Iterative Splitting Methods for Stochastic Dynamic SVIs
Saeed Hashemi Sababe, Ehsan Lotfali Ghasab
TL;DR
This work develops iterative, split-variational-inclusion algorithms for dynamic, stochastic, and multi-agent SVIs in Banach spaces, relaxing traditional monotonicity requirements. By leveraging resolvent-based updates and self-adaptive schemes, the authors establish weak and, under stronger assumptions, strong convergence results for three related problems: dynamic SVI, stochastic SVI, and coupled SVI. Theoretical guarantees are complemented by numerical experiments in resource allocation under uncertainty, time-varying operators, and multi-agent equilibrium scenarios, illustrating robustness to noise and time variation. The proposed framework broadens the applicability of SVIs to non-static, uncertain, and decentralized settings with practical convergence and error-analysis insights.
Abstract
This paper extends split variational inclusion problems to dynamic, stochastic, and multi-agent systems in Banach spaces.
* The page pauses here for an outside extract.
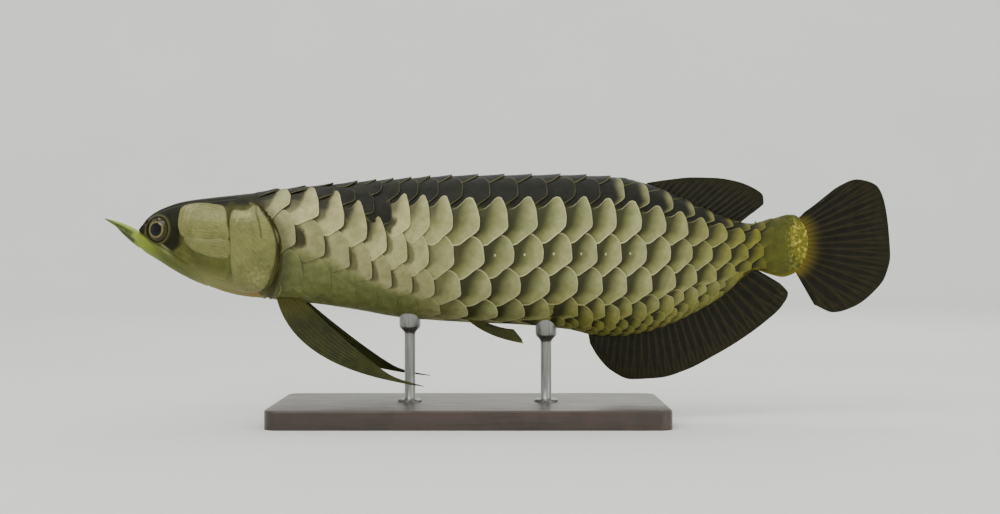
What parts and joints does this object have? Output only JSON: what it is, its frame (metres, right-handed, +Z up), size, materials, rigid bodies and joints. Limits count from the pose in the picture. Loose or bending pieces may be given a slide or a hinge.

We propose novel iterative algorithms to handle stochastic noise, time-varying operators, and coupled variational inclusions. Leveraging advanced splitting techniques and self-adaptive rules, we establish weak convergence under minimal assumptions on operator monotonicity. Numerical experiments demonstrate the efficacy of our algorithms, particularly in resource allocation and optimization under uncertainty.